FPO bridges the gap between expressive flow-based generative models and policy gradient RL, enabling the direct optimization of multimodal, high-dimensional policies from reward signals. This has significant implications for robotics, continuous control, and any domain where modeling complex, multimodal action distributions is critical. The method's flexibility and compatibility with standard RL algorithms make it a practical choice for integrating advanced generative modeling techniques into RL pipelines.

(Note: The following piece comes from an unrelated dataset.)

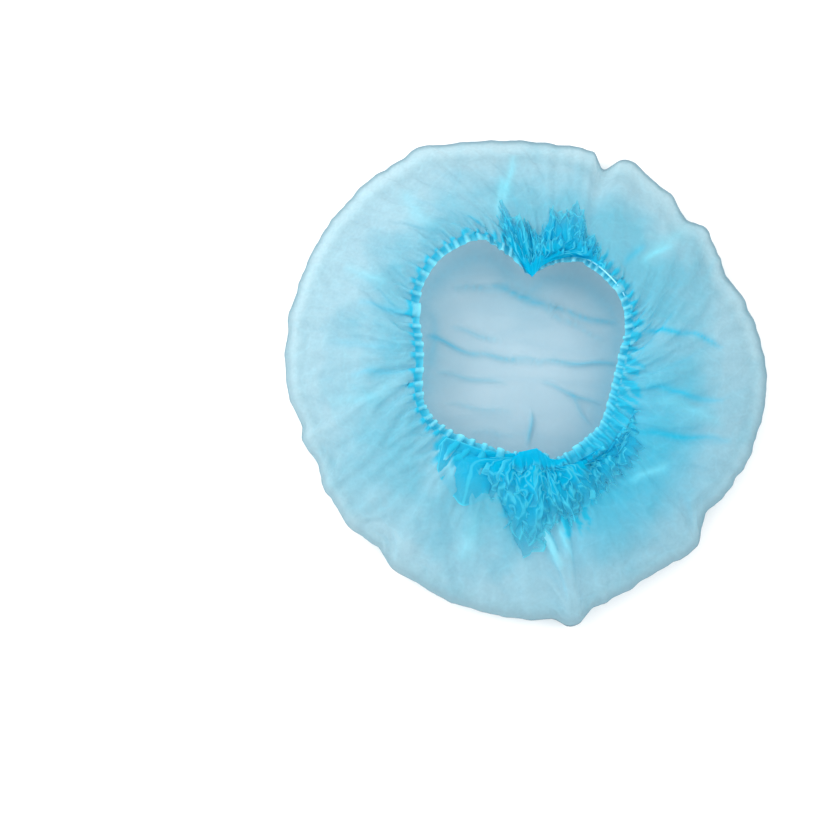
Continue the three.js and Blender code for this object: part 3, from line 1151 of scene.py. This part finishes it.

Theoretically, FPO extends the applicability of flow matching and ELBO-based training to the RL setting, providing a principled surrogate for likelihood-based policy optimization. The approach highlights the potential for further unification of generative modeling and RL, particularly in leveraging the expressivity of modern diffusion models for decision-making tasks.

Future Directions

Potential avenues for future research include:

Developing adaptive regularization and learning rate schedules for flow-based policies.
Exploring off-policy variants and sample efficiency improvements.
Stabilizing fine-tuning of diffusion models in generative tasks, particularly in image and video domains.
Applying FPO to large-scale, pretrained diffusion policies in robotics and foundation model alignment.

Conclusion

Flow Policy Optimization provides a principled and practical framework for training flow-based generative policies via policy gradients, enabling expressive, multimodal action modeling in RL. Empirical results demonstrate its advantages over Gaussian and prior diffusion-based policies, particularly in under-conditioned and high-dimensional tasks. While computationally more demanding, FPO's flexibility and theoretical grounding position it as a valuable tool for advancing the integration of generative modeling and reinforcement learning.